WHAT YOU NEED TO DO -> Every line below is to be quoted exactly, with nothing added or dropped.

== GIVEN DATA ==

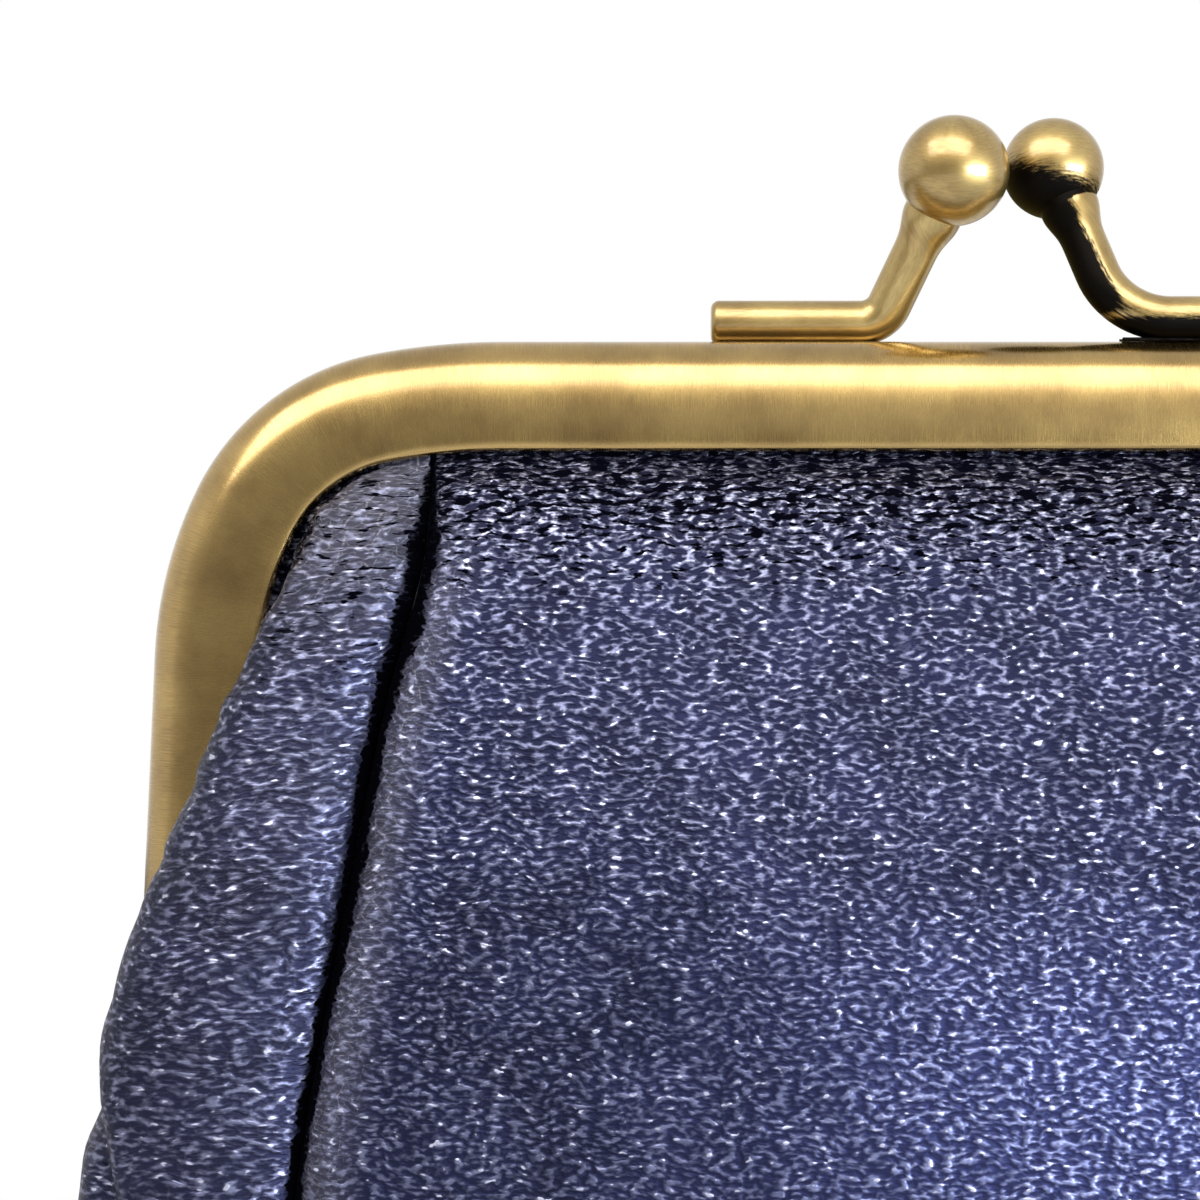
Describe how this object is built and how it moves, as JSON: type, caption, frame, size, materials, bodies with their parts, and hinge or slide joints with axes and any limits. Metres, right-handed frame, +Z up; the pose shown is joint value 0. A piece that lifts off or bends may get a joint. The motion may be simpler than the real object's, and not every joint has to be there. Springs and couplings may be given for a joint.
{
  "type": "kiss lock frame purse",
  "caption": "Small leather coin purse with padded seamed panels on a hinged antique-brass frame that crossing kiss-lock balls shut.",
  "frame": {"origin": "centre of the base on the ground plane", "axes": "+X along the frame to its right end as seen from the front, +Y to the rear, +Z up; -Y is the front"},
  "size_m": [0.1384, 0.0482, 0.1215],
  "materials": {
    "antique_brass": "brushed antique, lacquered",
    "dark_brass": "darkened",
    "metallic_leather": "crackled metallic foil, navy",
    "lining_cloth": "plain weave",
    "paper_cord": "twisted kraft paper",
    "grey_board": "raw board"
  },
  "bodies": {
    "purse_body": {"base_panel": "metallic_leather", "base_board": "grey_board", "front_panel": "metallic_leather", "rear_panel": "metallic_leather", "front_left_side": "metallic_leather", "front_right_side": "metallic_leather", "rear_left_side": "metallic_leather", "rear_right_side": "metallic_leather", "front_lining": "lining_cloth", "rear_lining": "lining_cloth"},
    "front_half": {"front_frame": "antique_brass", "front_left_hinge_tab": "dark_brass", "front_right_hinge_tab": "dark_brass", "front_clasp_wire": "antique_brass", "front_clasp_ball": "antique_brass", "front_paper_cord": "paper_cord"},
    "rear_half": {"rear_frame": "antique_brass", "rear_left_hinge_tab": "dark_brass", "rear_right_hinge_tab": "dark_brass", "rear_clasp_wire": "antique_brass", "rear_clasp_ball": "antique_brass", "rear_paper_cord": "paper_cord", "left_hinge_rivet": "dark_brass", "right_hinge_rivet": "dark_brass", "left_hinge_washer": "dark_brass", "right_hinge_washer": "dark_brass"}
  },
  "joints": [
    {"name": "front_opening", "type": "hinge", "parent": "purse_body", "child": "front_half", "pos_m": [0, 0, 0.0455], "axis": [1, 0, 0], "range_deg": [0, 45], "deforming": ["front_panel", "front_left_side", "front_right_side", "front_lining"]},
    {"name": "rear_opening", "type": "hinge", "parent": "purse_body", "child": "rear_half", "pos_m": [0, 0, 0.0455], "axis": [-1, 0, 0], "range_deg": [0, 45], "deforming": ["rear_panel", "rear_left_side", "rear_right_side", "rear_lining"]}
  ],
  "couplings": [
    {"joint": "rear_opening", "follows": "front_opening", "ratio": 1}
  ]
}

===

ANSWER TO THIS TASK ->
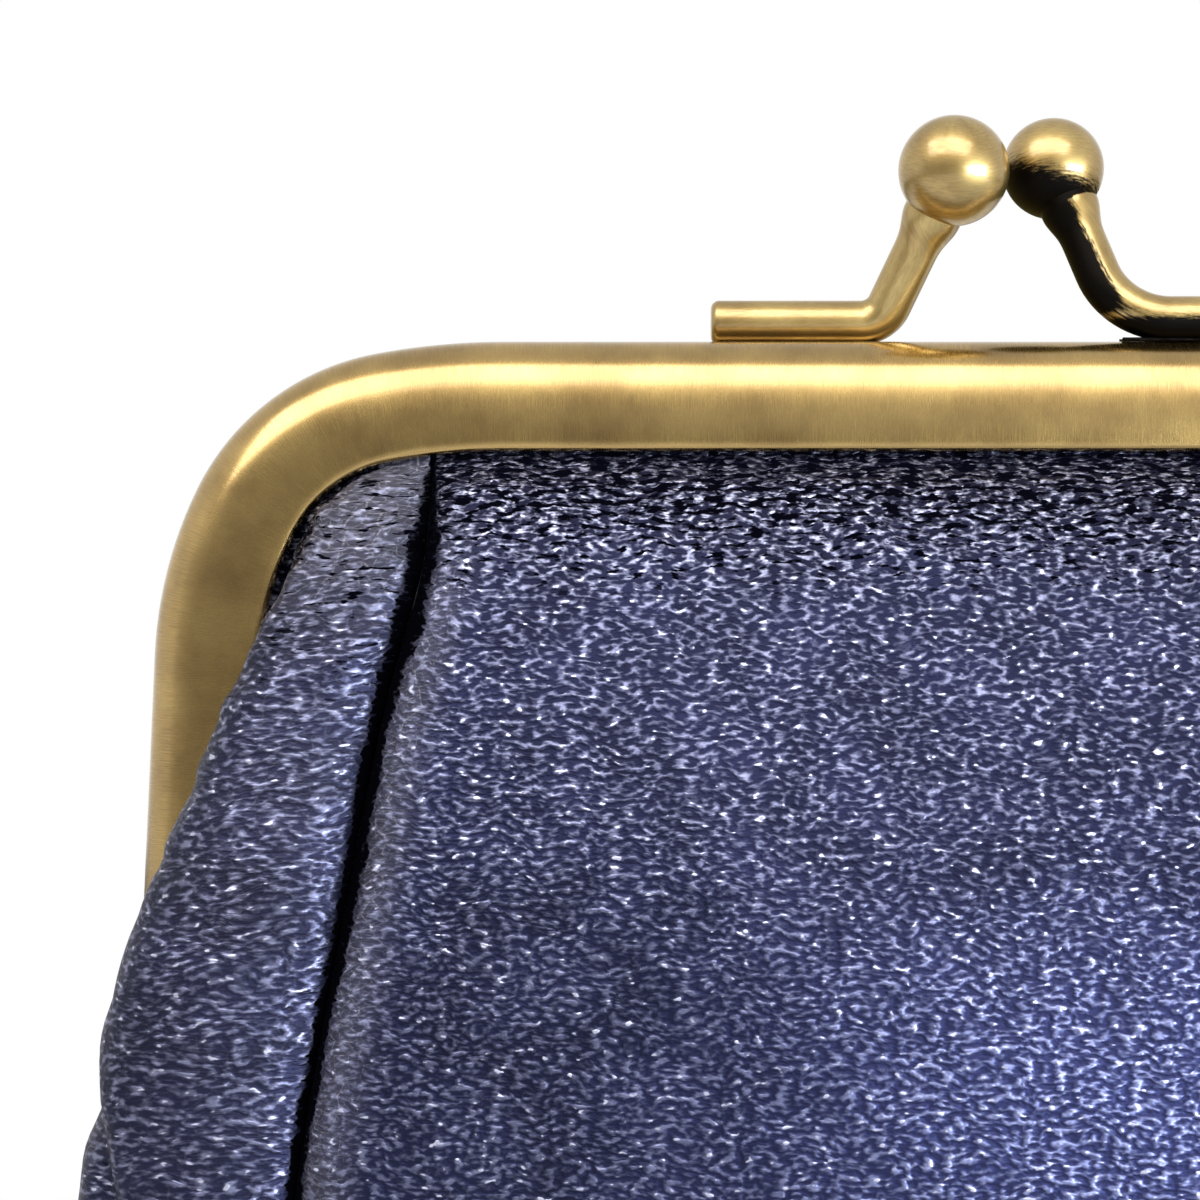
Describe how this object is built and how it moves, as JSON: type, caption, frame, size, materials, bodies with their parts, and hinge or slide joints with axes and any limits. Metres, right-handed frame, +Z up; the pose shown is joint value 0. A piece that lifts off or bends may get a joint. The motion may be simpler than the real object's, and not every joint has to be there. Springs and couplings may be given for a joint.
{
  "type": "kiss lock frame purse",
  "caption": "Small leather coin purse with padded seamed panels on a hinged antique-brass frame that crossing kiss-lock balls shut.",
  "frame": {"origin": "centre of the base on the ground plane", "axes": "+X along the frame to its right end as seen from the front, +Y to the rear, +Z up; -Y is the front"},
  "size_m": [0.1384, 0.0482, 0.1215],
  "materials": {
    "antique_brass": "brushed antique, lacquered",
    "dark_brass": "darkened",
    "metallic_leather": "crackled metallic foil, navy",
    "lining_cloth": "plain weave",
    "paper_cord": "twisted kraft paper",
    "grey_board": "raw board"
  },
  "bodies": {
    "purse_body": {"base_panel": "metallic_leather", "base_board": "grey_board", "front_panel": "metallic_leather", "rear_panel": "metallic_leather", "front_left_side": "metallic_leather", "front_right_side": "metallic_leather", "rear_left_side": "metallic_leather", "rear_right_side": "metallic_leather", "front_lining": "lining_cloth", "rear_lining": "lining_cloth"},
    "front_half": {"front_frame": "antique_brass", "front_left_hinge_tab": "dark_brass", "front_right_hinge_tab": "dark_brass", "front_clasp_wire": "antique_brass", "front_clasp_ball": "antique_brass", "front_paper_cord": "paper_cord"},
    "rear_half": {"rear_frame": "antique_brass", "rear_left_hinge_tab": "dark_brass", "rear_right_hinge_tab": "dark_brass", "rear_clasp_wire": "antique_brass", "rear_clasp_ball": "antique_brass", "rear_paper_cord": "paper_cord", "left_hinge_rivet": "dark_brass", "right_hinge_rivet": "dark_brass", "left_hinge_washer": "dark_brass", "right_hinge_washer": "dark_brass"}
  },
  "joints": [
    {"name": "front_opening", "type": "hinge", "parent": "purse_body", "child": "front_half", "pos_m": [0, 0, 0.0455], "axis": [1, 0, 0], "range_deg": [0, 45], "deforming": ["front_panel", "front_left_side", "front_right_side", "front_lining"]},
    {"name": "rear_opening", "type": "hinge", "parent": "purse_body", "child": "rear_half", "pos_m": [0, 0, 0.0455], "axis": [-1, 0, 0], "range_deg": [0, 45], "deforming": ["rear_panel", "rear_left_side", "rear_right_side", "rear_lining"]}
  ],
  "couplings": [
    {"joint": "rear_opening", "follows": "front_opening", "ratio": 1}
  ]
}